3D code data
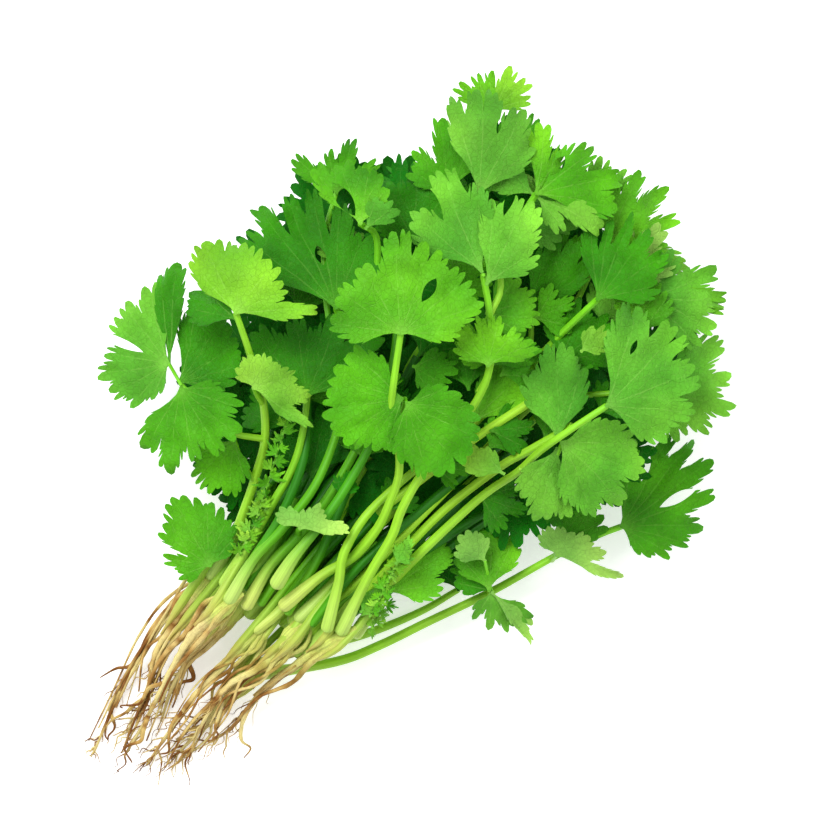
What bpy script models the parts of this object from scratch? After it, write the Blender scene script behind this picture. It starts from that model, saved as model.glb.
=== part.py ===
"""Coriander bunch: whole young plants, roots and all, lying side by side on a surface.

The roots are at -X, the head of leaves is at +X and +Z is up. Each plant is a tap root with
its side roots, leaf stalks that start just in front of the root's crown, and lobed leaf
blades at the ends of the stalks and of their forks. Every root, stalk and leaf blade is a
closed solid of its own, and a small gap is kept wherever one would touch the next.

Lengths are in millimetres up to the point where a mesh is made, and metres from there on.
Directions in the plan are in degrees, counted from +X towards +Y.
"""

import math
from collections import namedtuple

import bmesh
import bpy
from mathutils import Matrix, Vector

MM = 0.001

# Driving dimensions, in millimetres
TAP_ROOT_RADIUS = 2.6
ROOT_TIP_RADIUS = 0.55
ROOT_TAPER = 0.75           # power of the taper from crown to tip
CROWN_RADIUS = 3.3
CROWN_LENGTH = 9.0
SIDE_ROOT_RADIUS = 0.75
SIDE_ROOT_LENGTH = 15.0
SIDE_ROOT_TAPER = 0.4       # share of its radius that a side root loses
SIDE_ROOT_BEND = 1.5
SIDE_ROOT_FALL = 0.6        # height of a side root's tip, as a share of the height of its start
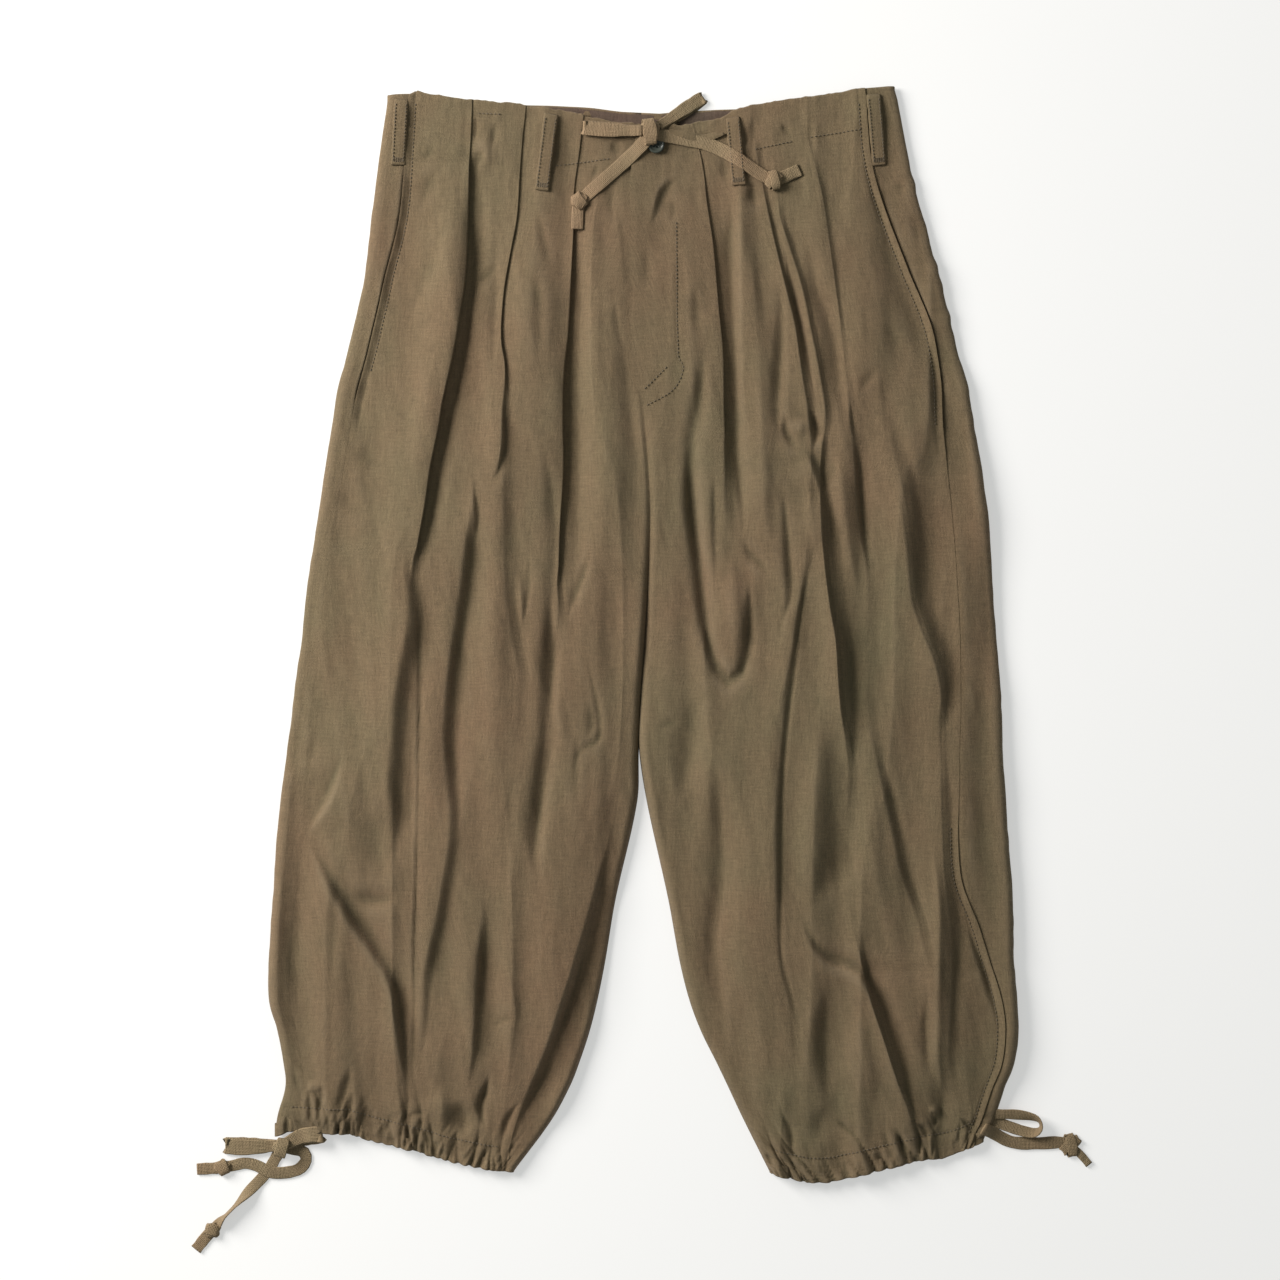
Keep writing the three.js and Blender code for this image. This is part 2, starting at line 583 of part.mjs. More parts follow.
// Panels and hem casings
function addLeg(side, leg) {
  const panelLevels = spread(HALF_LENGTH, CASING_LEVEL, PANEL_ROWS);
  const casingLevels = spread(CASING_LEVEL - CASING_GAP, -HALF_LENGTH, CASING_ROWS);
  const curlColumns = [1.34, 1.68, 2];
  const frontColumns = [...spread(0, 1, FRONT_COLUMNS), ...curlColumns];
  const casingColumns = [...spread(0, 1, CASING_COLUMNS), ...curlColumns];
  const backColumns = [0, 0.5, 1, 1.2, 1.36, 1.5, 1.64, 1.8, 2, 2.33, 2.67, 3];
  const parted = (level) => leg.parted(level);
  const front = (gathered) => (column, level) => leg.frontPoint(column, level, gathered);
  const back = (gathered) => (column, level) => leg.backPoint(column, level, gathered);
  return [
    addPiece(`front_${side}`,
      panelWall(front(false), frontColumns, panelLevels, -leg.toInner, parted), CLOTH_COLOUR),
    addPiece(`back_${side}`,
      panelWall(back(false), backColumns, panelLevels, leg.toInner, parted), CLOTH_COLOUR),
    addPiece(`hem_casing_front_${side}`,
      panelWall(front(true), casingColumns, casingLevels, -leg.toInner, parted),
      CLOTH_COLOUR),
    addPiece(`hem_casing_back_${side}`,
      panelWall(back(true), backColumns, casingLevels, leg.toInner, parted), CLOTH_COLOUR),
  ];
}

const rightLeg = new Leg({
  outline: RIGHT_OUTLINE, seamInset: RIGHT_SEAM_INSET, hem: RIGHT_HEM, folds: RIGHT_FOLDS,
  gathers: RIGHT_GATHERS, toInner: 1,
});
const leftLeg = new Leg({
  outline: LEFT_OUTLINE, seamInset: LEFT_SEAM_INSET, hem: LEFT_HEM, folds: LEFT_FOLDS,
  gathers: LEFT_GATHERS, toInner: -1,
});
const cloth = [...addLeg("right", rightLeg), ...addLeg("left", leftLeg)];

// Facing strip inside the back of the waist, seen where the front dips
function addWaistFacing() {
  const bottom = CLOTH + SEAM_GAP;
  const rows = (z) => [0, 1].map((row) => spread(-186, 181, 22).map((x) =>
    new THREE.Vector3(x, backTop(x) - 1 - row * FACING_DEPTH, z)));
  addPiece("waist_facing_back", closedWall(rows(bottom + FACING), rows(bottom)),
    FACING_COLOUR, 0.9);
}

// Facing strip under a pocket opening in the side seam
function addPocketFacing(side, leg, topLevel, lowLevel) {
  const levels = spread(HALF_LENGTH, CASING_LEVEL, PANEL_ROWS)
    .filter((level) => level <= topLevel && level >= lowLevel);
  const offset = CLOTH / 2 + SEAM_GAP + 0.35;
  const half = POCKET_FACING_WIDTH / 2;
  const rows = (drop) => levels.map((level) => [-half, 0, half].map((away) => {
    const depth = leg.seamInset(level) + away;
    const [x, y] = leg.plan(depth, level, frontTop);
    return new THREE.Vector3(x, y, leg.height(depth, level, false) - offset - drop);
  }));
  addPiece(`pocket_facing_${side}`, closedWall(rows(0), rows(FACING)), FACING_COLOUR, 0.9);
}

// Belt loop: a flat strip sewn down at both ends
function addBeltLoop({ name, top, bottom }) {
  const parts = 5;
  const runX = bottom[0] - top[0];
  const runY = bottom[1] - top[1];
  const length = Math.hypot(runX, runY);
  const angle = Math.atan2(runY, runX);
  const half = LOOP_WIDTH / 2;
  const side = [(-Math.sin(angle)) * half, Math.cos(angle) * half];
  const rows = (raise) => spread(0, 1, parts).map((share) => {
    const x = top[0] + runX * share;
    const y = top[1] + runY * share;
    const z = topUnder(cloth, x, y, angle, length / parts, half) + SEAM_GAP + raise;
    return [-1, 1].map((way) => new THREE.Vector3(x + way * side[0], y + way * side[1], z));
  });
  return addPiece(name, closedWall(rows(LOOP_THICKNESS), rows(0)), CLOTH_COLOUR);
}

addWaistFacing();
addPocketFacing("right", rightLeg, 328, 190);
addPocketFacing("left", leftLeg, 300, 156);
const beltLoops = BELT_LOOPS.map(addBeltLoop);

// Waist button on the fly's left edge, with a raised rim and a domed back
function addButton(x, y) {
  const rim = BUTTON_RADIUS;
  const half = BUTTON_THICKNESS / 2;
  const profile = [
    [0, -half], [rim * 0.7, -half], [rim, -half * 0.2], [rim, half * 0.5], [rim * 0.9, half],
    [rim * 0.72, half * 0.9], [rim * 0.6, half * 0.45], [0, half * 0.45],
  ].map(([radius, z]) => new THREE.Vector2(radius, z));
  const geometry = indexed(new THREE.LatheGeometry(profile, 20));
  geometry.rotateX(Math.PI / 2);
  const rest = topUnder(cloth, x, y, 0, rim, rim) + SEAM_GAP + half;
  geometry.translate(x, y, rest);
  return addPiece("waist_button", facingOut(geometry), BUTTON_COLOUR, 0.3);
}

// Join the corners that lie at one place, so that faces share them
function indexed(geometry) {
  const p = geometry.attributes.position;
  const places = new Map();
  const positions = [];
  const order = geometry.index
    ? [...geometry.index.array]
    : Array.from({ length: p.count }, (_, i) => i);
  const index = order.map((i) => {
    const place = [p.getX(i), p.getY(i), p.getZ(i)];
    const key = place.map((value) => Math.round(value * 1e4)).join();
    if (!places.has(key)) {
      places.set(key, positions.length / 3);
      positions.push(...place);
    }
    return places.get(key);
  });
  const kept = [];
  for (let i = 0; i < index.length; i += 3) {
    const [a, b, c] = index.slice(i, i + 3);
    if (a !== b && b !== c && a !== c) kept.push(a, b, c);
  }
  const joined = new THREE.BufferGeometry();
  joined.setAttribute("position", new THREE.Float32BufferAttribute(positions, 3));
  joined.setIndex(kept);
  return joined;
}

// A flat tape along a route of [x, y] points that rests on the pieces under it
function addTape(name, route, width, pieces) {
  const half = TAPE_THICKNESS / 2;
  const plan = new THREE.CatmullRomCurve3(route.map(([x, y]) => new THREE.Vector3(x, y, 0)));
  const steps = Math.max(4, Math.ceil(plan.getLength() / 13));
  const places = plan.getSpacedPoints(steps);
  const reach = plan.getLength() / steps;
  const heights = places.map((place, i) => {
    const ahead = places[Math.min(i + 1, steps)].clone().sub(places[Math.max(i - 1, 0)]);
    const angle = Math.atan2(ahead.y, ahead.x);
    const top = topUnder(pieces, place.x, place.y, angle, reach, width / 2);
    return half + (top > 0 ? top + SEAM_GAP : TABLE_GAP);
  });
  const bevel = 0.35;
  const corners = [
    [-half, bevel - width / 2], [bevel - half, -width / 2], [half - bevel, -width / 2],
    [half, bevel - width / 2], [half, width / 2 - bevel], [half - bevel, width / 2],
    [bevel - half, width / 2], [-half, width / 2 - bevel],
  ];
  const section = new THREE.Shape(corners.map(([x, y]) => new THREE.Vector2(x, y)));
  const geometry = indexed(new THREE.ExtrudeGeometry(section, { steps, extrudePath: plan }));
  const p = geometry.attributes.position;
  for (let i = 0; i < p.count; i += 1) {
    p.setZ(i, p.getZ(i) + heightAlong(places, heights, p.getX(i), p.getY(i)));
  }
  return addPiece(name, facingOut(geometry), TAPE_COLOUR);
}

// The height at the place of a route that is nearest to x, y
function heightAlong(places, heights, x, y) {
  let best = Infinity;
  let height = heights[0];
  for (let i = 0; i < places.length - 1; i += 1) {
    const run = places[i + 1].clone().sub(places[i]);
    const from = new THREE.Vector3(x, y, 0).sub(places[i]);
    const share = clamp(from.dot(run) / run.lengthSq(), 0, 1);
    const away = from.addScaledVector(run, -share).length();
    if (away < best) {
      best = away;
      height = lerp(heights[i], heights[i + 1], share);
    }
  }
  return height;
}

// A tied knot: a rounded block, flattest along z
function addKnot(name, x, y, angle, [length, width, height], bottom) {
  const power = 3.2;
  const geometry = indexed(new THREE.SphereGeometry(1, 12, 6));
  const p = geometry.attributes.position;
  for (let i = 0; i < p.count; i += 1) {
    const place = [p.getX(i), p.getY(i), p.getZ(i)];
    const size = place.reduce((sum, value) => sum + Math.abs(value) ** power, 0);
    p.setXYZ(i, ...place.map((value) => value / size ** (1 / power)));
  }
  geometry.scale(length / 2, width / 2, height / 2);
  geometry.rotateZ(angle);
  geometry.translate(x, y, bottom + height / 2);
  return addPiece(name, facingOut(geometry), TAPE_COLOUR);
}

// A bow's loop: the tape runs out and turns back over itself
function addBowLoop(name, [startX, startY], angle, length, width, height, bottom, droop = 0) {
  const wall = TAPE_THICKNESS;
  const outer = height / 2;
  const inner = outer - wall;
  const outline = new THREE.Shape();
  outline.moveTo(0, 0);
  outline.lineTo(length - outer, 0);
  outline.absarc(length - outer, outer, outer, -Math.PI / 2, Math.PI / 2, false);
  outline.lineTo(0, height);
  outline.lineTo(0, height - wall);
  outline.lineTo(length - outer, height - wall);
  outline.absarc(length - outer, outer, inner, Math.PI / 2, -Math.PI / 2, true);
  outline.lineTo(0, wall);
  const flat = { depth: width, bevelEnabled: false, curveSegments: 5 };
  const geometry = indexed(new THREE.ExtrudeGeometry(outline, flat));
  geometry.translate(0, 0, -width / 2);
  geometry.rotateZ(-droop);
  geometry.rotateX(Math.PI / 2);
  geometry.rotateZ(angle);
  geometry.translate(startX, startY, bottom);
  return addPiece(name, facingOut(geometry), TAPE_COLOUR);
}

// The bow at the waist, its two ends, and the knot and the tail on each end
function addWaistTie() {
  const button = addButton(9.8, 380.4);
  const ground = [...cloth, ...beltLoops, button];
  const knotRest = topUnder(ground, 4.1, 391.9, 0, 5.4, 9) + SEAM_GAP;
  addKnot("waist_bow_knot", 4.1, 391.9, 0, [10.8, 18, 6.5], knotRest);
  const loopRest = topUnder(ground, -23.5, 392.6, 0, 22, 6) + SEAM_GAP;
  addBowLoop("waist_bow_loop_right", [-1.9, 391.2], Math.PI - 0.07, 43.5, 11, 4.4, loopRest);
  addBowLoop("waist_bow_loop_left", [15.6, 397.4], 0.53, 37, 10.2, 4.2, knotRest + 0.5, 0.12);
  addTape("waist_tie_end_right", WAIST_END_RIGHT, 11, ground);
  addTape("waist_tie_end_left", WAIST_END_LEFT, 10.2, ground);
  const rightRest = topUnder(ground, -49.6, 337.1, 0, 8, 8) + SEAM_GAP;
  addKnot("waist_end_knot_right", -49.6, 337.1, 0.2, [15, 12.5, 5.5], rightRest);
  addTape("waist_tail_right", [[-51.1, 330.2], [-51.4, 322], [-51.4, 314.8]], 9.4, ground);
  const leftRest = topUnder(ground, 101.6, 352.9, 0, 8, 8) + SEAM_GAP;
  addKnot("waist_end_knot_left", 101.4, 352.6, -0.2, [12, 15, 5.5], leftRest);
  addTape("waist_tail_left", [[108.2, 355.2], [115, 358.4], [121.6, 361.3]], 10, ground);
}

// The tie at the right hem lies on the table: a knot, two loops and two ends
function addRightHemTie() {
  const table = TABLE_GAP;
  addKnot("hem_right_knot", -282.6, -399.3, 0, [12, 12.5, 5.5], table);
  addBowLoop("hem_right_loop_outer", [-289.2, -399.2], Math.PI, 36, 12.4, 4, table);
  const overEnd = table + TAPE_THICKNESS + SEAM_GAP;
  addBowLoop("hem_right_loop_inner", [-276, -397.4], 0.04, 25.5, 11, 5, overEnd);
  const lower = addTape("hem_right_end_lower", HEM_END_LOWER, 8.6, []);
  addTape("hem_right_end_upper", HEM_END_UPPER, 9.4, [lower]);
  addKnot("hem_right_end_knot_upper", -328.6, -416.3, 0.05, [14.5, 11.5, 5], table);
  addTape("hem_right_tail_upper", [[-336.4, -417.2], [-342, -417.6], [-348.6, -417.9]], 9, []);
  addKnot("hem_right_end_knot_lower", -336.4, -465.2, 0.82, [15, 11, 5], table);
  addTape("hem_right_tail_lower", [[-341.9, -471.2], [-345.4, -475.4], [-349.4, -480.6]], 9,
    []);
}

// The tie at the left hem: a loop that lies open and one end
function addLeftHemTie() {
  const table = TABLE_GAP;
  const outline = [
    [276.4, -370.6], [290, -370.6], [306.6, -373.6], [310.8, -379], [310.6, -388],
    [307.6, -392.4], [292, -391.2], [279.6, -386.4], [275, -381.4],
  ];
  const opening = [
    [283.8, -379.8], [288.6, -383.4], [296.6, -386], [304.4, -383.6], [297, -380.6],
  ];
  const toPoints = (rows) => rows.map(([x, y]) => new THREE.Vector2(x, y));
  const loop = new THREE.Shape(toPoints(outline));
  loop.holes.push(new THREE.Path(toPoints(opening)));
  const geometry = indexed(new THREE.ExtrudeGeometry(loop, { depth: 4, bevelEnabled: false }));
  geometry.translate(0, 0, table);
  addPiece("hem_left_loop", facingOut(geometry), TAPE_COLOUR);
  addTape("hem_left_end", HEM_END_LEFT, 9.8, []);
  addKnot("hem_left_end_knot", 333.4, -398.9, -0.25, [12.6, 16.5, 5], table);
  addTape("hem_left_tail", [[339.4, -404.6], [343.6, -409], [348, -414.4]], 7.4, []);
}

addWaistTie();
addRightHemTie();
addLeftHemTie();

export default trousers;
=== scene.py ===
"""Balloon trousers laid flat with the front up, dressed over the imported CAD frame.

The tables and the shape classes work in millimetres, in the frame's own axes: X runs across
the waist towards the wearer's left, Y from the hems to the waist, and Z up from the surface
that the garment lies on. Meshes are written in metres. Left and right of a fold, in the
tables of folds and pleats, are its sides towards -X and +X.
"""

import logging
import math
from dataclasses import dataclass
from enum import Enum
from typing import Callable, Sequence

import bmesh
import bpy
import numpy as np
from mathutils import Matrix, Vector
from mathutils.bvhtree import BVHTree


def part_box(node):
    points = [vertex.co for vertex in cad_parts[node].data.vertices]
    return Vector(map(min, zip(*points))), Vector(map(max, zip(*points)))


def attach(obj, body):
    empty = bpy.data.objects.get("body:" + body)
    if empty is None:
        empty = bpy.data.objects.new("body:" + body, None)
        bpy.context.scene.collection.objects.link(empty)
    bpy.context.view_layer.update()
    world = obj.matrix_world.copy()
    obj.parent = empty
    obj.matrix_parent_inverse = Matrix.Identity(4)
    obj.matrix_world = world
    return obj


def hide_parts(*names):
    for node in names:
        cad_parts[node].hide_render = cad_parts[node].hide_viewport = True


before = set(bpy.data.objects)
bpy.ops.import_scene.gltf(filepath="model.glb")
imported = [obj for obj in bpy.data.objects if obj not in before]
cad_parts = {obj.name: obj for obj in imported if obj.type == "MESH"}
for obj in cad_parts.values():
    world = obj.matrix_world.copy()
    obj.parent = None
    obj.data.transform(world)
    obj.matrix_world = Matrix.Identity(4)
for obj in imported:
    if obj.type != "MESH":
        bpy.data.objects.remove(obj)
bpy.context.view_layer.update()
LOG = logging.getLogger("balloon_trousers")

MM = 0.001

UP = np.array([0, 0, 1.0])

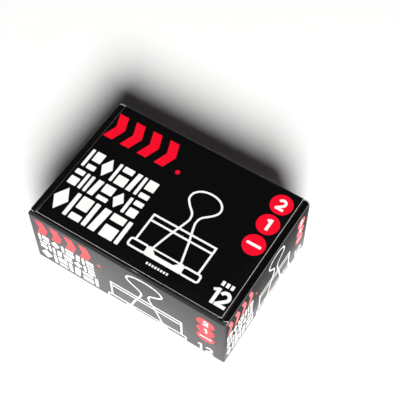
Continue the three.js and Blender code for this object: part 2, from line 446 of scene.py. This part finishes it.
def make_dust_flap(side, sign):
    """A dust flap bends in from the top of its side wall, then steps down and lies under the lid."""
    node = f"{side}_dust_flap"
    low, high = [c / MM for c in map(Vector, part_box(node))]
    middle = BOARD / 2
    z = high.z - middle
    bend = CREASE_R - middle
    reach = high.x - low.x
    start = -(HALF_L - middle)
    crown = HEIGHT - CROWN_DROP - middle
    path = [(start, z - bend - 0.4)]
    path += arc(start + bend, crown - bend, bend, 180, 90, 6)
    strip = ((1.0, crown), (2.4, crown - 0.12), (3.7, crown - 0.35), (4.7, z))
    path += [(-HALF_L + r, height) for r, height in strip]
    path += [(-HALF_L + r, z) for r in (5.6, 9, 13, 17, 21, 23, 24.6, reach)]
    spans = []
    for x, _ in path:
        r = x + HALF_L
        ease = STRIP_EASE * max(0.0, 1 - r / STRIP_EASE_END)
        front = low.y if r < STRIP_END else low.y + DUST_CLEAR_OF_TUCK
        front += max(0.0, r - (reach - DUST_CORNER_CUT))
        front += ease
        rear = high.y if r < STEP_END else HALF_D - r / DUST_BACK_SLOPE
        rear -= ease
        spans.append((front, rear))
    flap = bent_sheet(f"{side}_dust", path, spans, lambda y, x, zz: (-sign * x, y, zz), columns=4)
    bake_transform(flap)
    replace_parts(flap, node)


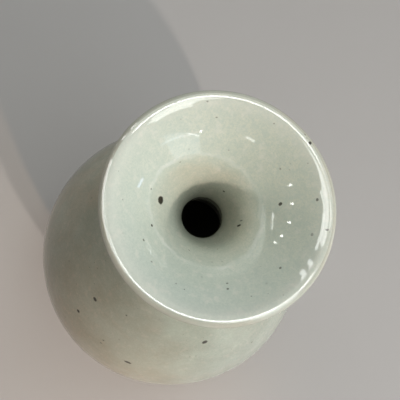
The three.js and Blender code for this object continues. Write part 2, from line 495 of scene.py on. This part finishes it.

§ **EXERCISE**
Output nothing except the lines from the line with "-414.4]], 7.4, []);" through the line with "cad_parts[node].hide_render = cad_parts[node].hide_viewport", copied exactly, end lines included.

§ **PROBLEM SOLUTION**
  addTape("hem_left_tail", [[339.4, -404.6], [343.6, -409], [348, -414.4]], 7.4, []);
}

addWaistTie();
addRightHemTie();
addLeftHemTie();

export default trousers;
=== scene.py ===
"""Balloon trousers laid flat with the front up, dressed over the imported CAD frame.

The tables and the shape classes work in millimetres, in the frame's own axes: X runs across
the waist towards the wearer's left, Y from the hems to the waist, and Z up from the surface
that the garment lies on. Meshes are written in metres. Left and right of a fold, in the
tables of folds and pleats, are its sides towards -X and +X.
"""

import logging
import math
from dataclasses import dataclass
from enum import Enum
from typing import Callable, Sequence

import bmesh
import bpy
import numpy as np
from mathutils import Matrix, Vector
from mathutils.bvhtree import BVHTree


def part_box(node):
    points = [vertex.co for vertex in cad_parts[node].data.vertices]
    return Vector(map(min, zip(*points))), Vector(map(max, zip(*points)))


def attach(obj, body):
    empty = bpy.data.objects.get("body:" + body)
    if empty is None:
        empty = bpy.data.objects.new("body:" + body, None)
        bpy.context.scene.collection.objects.link(empty)
    bpy.context.view_layer.update()
    world = obj.matrix_world.copy()
    obj.parent = empty
    obj.matrix_parent_inverse = Matrix.Identity(4)
    obj.matrix_world = world
    return obj


def hide_parts(*names):
    for node in names:
        cad_parts[node].hide_render = cad_parts[node].hide_viewport = True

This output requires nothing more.